In terms of the number of borrowers, it is 19% and in terms of amount it is 17%. Initially, we had given it across the board, says Canara Bank MD, CEO LV Prabhakar.
Given the demands of the Covid scenario and the possibility of a pick-up in loan growth, Canara Bank will seek board approval to raise up to Rs 8,000 crore in FY21, MD and CEO LV Prabhakar told FE’s Shritama Bose in an interview. The bank has 17% of its loan book under moratorium, he added. Edited excerpts:
What was the reason for the loss widening in Q4?
Before I answer that, I must draw your attention to the other parameters. We have also recovered from written-off accounts Rs 1,470 crore, which is nearly 13% higher. Apart from that, the CRAR (capital to risk weighted assets ratio) has been maintained at 13.65% and gross NPAs (non-performing assets) have been brought down by 62 basis points to 8.21%. PCR has increased by 773 bps to 75.86%.
This has relevance for the loss. This time we made sufficient provisioning for all the expected risks. If you see my staff expenses, I have extra provision of about Rs 1,100 crore. If you see my NPA provisioning, we have set aside about Rs 11,596 crore for the year and for the quarter, we have made about Rs 5,300 crore. Here again, there is bifurcation. For this harmonisation — because Syndicate Bank is getting merged with us — we have made Rs 340 crore extra provisioning. Apart from that, we declared Dewan Housing Finance as fraud in the current quarter, that is, Q1FY21. We have taken the impact in Q4FY20, which is about Rs 497 crore of extra provisions. In NPA accounts, too, we have made sufficient provisioning and in Q4, Rs 4,875 crore is our NPAs. If you take all this, you get the total amount transferred to the provisioning account. We have done this because in the Covid scenario, we want to make our balance sheet strong. So wherever we can, we have proactively made provisioning. Simultaneously, we have taken care that our CRAR did not get affected.
Since the balance sheet has to be strengthened amid the Covid scenario, do you plan to raise capital?
In the first month of Q2, we will have a board meeting, in which we are planning to get an approval for Rs 6,000-8,000 crore of capital. As of now, our capital ratios are adequate. In order to factor in growth and any probable effect (of Covid), we are planning to go for a capital raise. This will be raised in Q3 or Q4 of FY21 in the form of QIP (qualified institutional placement) or maybe AT-I (additional tier-I) bonds —there is a risk there because now nobody wants to subscribe to AT-I bonds after some problems with another bank — or we could go for some kind of tier-II issue. In March 2020, we raised Rs 3,000 crore at 7.12% in tier-II category.
What percentage of your borrowers availed of the moratorium?
In terms of the number of borrowers, it is 19% and in terms of amount it is 17%. Initially, we had given it across the board. After that, we were in touch with them regarding deferment and the benefits of repayment. Some people have preferred to pay back. If you take the MSME (micro, small and medium enterprises) segment, about 38% of the people have opted for it, whereas in retail it is only 5%. Some of them are housing loans and a few for vehicle loans.

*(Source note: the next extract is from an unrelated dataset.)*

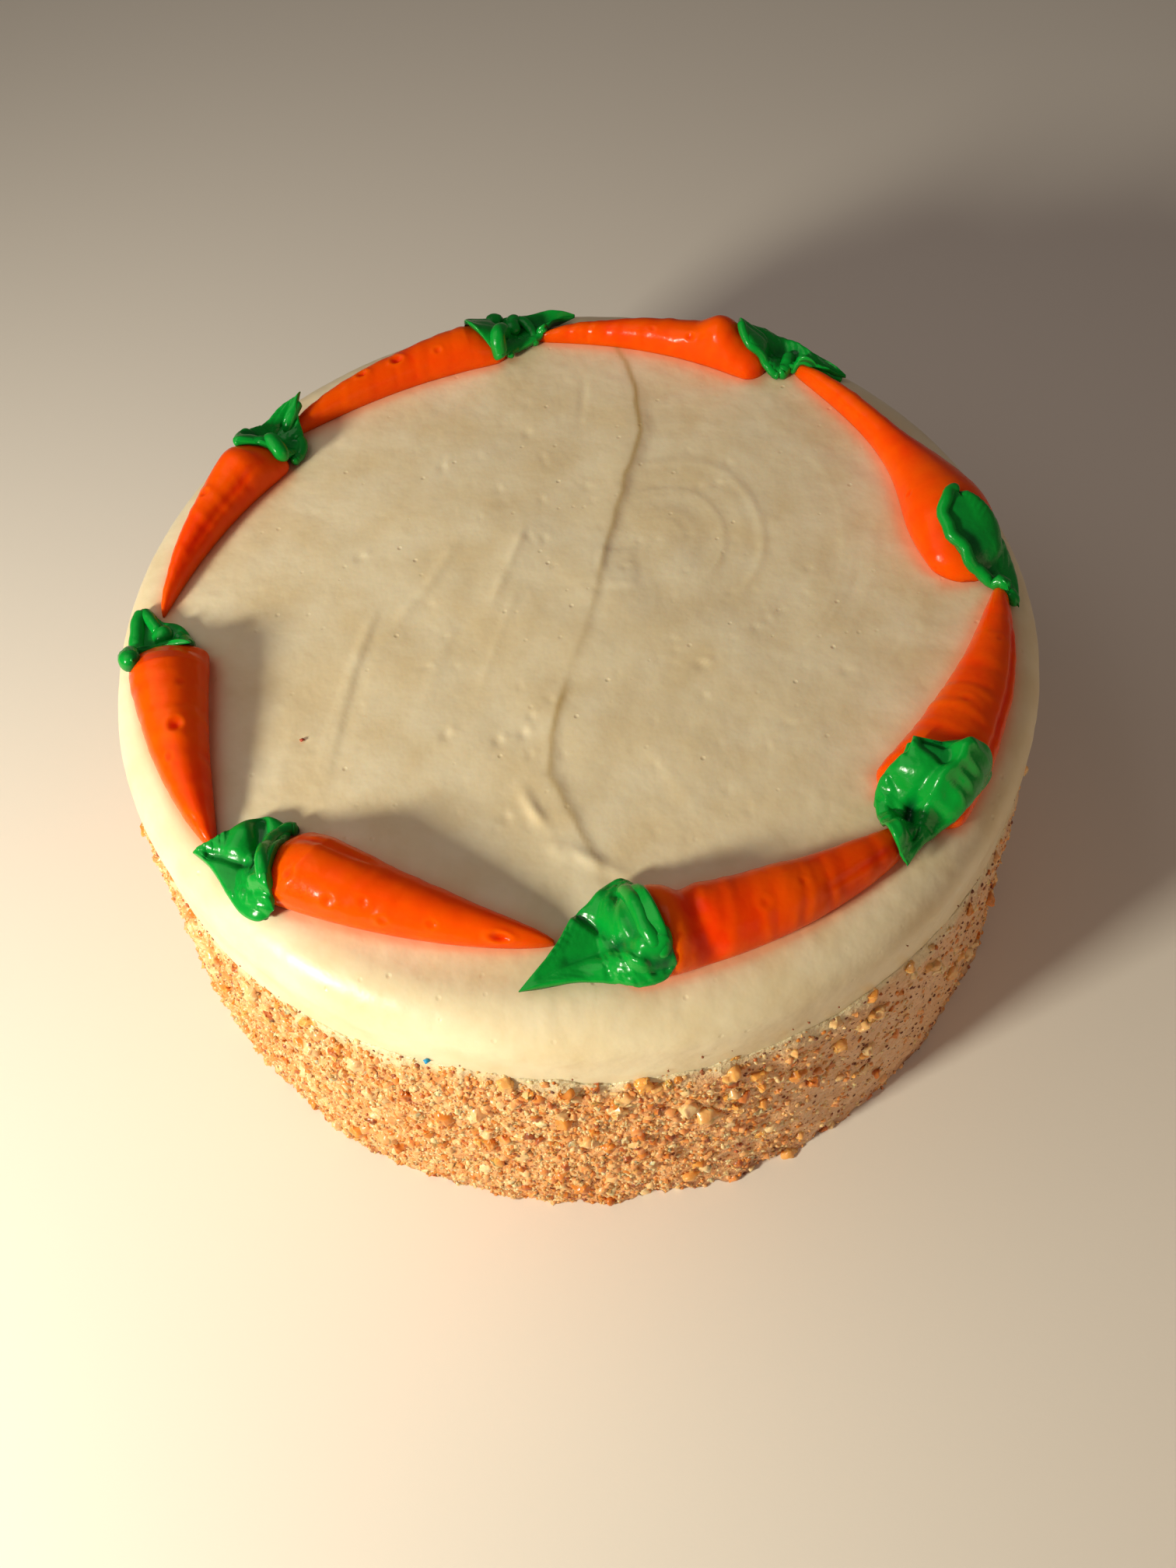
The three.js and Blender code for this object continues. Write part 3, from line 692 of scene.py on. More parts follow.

What is your assessment of the asset quality impact of Covid-19?
Here I would like to mention two figures. One is the SMA2 (special mention accounts-2) at Rs 2,500 crore or about 0.5% of our book. The second point is that the full amount (under moratorium) is about Rs 1,800 crore, for which we have already made Rs 94-crore provisions. For a bank of my balance sheet size, this amount will not be an issue.
Given that the Insolvency and Bankruptcy Code has been suspended for a year, how are you approaching the recovery piece?
Whatever deferment is available is going to be for accounts which have defaulted after March 25. Before that the cases that came can be taken forward. We can wait for new references for a year because of Covid. We expect that about `3,700 crore will be recovered from NCLT in FY21. The main account expected (to be resolved) is Bhushan Power and Steel.
When do you expect demand recovery to kick in?
With the special schemes, that is, Canara Covid support and the 100% government-guaranteed emergency credit line, in the last three months we have already disbursed about Rs 91,600 crore. In FY21, I see our growth ranging around 7-8%. There will definitely be demand from retail for housing and vehicle loans. With all the support that MSMEs are getting, there should be traction there, too. NBFCs (non-banking financial companies) always need money because they invest further. As soon as the infrastructure side picks up, I think there will be demand from corporates as well.